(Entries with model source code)

○ ○ ○ ○

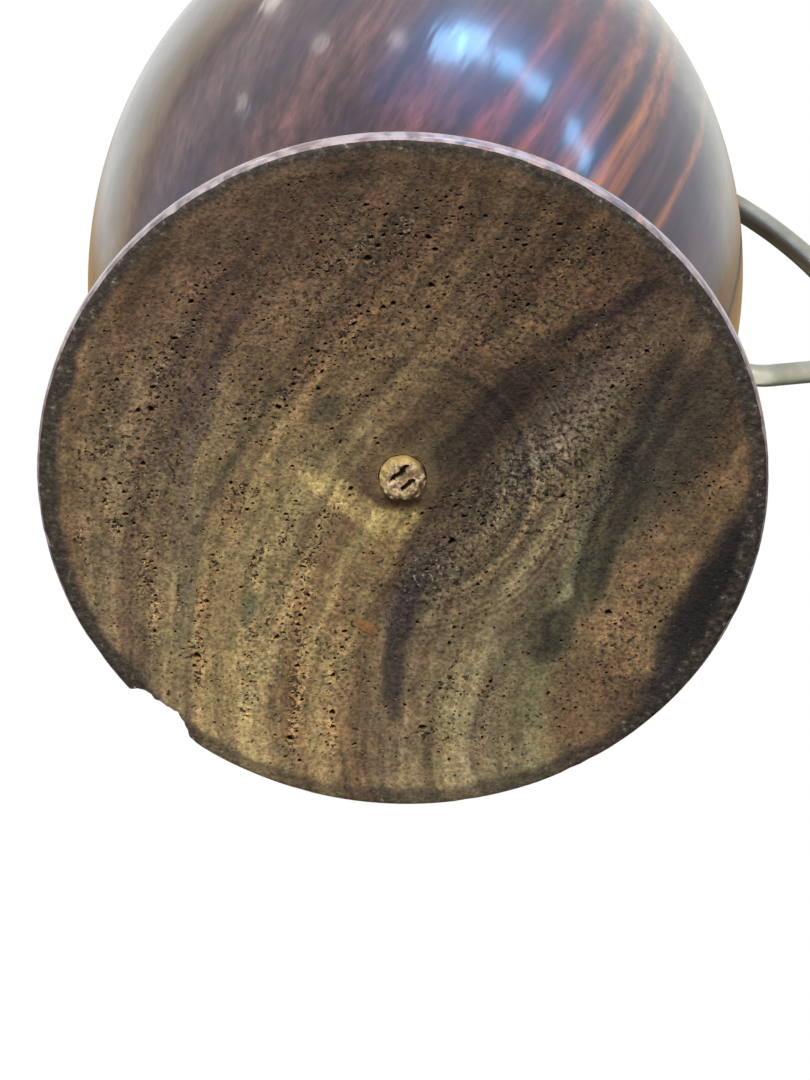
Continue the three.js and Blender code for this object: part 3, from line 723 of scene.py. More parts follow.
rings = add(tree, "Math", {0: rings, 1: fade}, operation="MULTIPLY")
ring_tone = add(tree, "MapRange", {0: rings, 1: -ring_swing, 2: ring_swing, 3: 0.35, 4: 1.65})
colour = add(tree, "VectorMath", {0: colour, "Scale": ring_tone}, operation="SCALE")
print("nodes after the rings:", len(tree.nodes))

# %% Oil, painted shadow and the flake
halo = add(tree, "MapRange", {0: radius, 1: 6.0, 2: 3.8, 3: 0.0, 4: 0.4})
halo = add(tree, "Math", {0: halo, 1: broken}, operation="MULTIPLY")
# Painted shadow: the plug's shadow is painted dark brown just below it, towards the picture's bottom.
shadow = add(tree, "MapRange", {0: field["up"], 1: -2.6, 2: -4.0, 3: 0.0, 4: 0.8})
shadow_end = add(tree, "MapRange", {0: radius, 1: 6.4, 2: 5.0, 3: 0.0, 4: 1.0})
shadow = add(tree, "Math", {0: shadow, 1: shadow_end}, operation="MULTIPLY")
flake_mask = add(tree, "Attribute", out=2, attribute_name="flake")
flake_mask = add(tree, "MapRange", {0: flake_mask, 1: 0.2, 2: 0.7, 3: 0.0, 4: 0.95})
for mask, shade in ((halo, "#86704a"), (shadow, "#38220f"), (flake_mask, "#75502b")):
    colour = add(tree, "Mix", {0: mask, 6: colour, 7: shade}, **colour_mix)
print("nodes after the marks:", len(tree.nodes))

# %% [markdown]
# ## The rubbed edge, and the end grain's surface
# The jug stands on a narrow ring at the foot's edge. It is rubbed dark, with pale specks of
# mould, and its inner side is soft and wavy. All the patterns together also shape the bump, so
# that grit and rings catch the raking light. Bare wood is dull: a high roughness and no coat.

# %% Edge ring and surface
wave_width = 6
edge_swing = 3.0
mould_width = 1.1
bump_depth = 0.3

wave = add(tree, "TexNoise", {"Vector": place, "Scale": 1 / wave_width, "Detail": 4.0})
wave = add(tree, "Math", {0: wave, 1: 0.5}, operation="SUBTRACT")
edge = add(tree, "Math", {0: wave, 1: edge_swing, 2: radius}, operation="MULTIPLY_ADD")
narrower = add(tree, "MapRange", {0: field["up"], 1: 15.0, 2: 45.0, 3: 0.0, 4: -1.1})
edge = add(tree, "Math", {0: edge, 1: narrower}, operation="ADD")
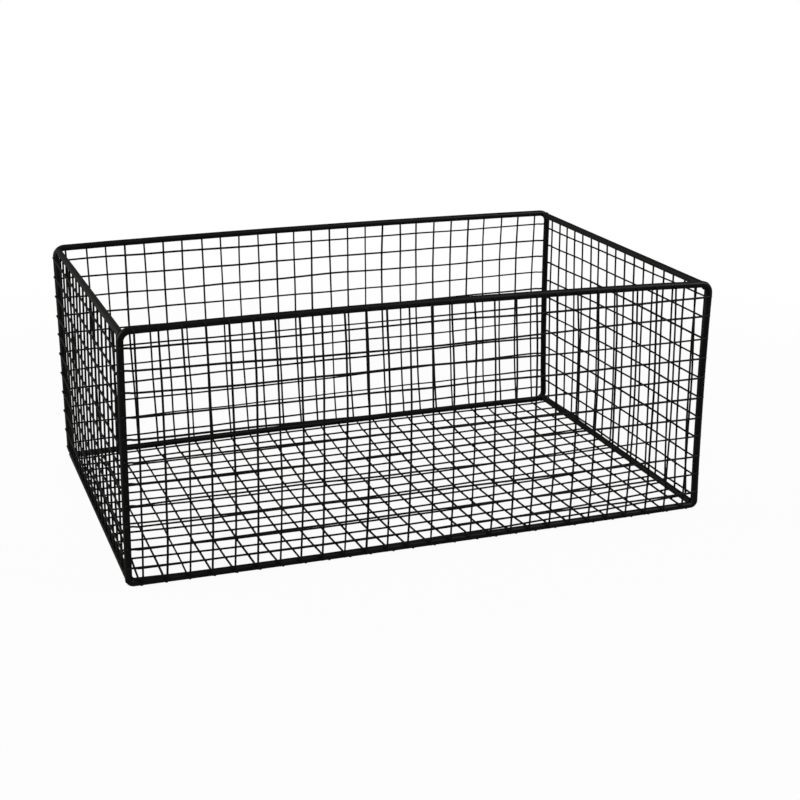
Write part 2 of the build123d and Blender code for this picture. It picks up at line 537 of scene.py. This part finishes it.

○ ○ ○ ○

** What you have to do **
Repeat every entry word for word.

** Task result **
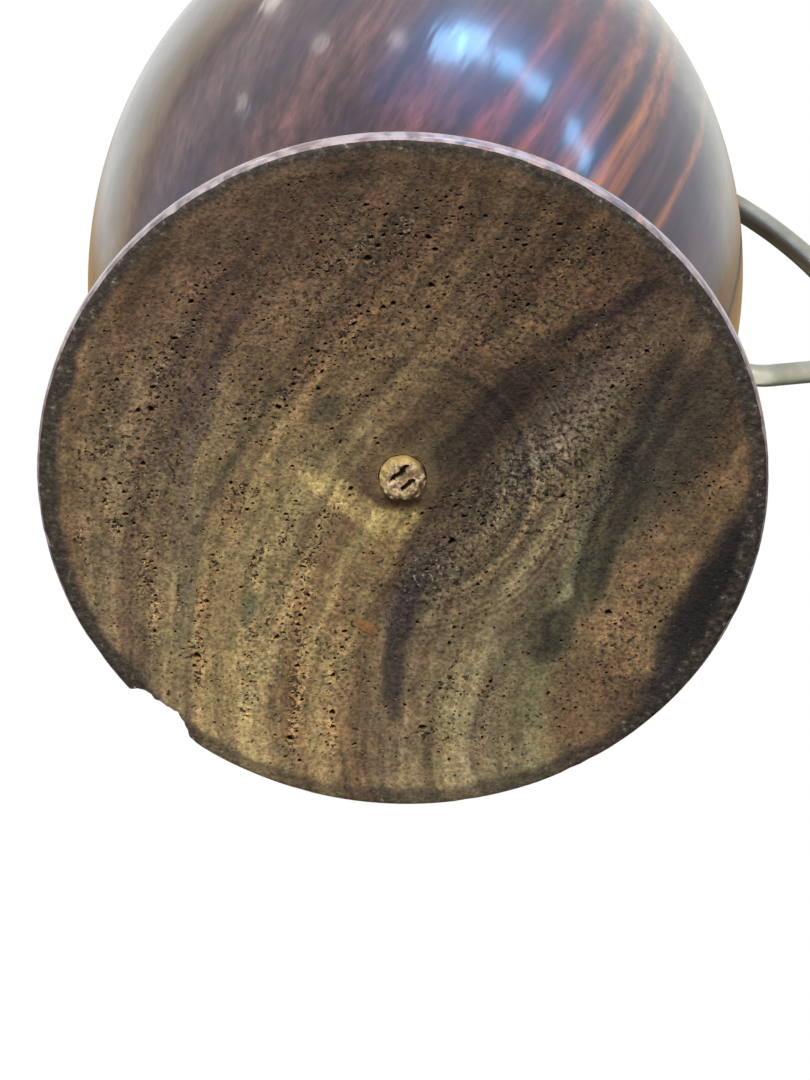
Continue the three.js and Blender code for this object: part 3, from line 723 of scene.py. More parts follow.
rings = add(tree, "Math", {0: rings, 1: fade}, operation="MULTIPLY")
ring_tone = add(tree, "MapRange", {0: rings, 1: -ring_swing, 2: ring_swing, 3: 0.35, 4: 1.65})
colour = add(tree, "VectorMath", {0: colour, "Scale": ring_tone}, operation="SCALE")
print("nodes after the rings:", len(tree.nodes))

# %% Oil, painted shadow and the flake
halo = add(tree, "MapRange", {0: radius, 1: 6.0, 2: 3.8, 3: 0.0, 4: 0.4})
halo = add(tree, "Math", {0: halo, 1: broken}, operation="MULTIPLY")
# Painted shadow: the plug's shadow is painted dark brown just below it, towards the picture's bottom.
shadow = add(tree, "MapRange", {0: field["up"], 1: -2.6, 2: -4.0, 3: 0.0, 4: 0.8})
shadow_end = add(tree, "MapRange", {0: radius, 1: 6.4, 2: 5.0, 3: 0.0, 4: 1.0})
shadow = add(tree, "Math", {0: shadow, 1: shadow_end}, operation="MULTIPLY")
flake_mask = add(tree, "Attribute", out=2, attribute_name="flake")
flake_mask = add(tree, "MapRange", {0: flake_mask, 1: 0.2, 2: 0.7, 3: 0.0, 4: 0.95})
for mask, shade in ((halo, "#86704a"), (shadow, "#38220f"), (flake_mask, "#75502b")):
    colour = add(tree, "Mix", {0: mask, 6: colour, 7: shade}, **colour_mix)
print("nodes after the marks:", len(tree.nodes))

# %% [markdown]
# ## The rubbed edge, and the end grain's surface
# The jug stands on a narrow ring at the foot's edge. It is rubbed dark, with pale specks of
# mould, and its inner side is soft and wavy. All the patterns together also shape the bump, so
# that grit and rings catch the raking light. Bare wood is dull: a high roughness and no coat.

# %% Edge ring and surface
wave_width = 6
edge_swing = 3.0
mould_width = 1.1
bump_depth = 0.3

wave = add(tree, "TexNoise", {"Vector": place, "Scale": 1 / wave_width, "Detail": 4.0})
wave = add(tree, "Math", {0: wave, 1: 0.5}, operation="SUBTRACT")
edge = add(tree, "Math", {0: wave, 1: edge_swing, 2: radius}, operation="MULTIPLY_ADD")
narrower = add(tree, "MapRange", {0: field["up"], 1: 15.0, 2: 45.0, 3: 0.0, 4: -1.1})
edge = add(tree, "Math", {0: edge, 1: narrower}, operation="ADD")
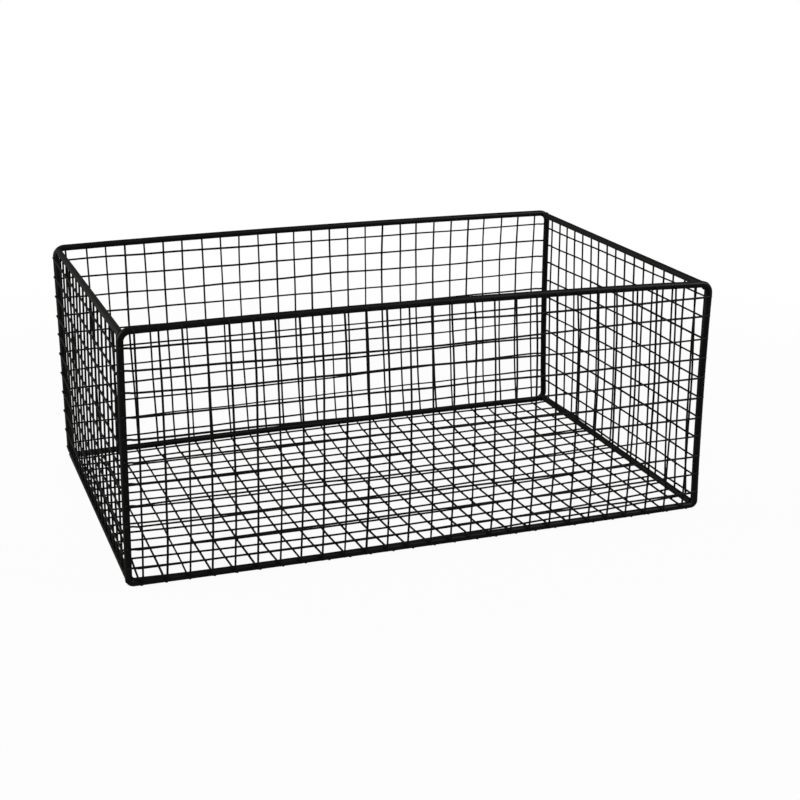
Write part 2 of the build123d and Blender code for this picture. It picks up at line 537 of scene.py. This part finishes it.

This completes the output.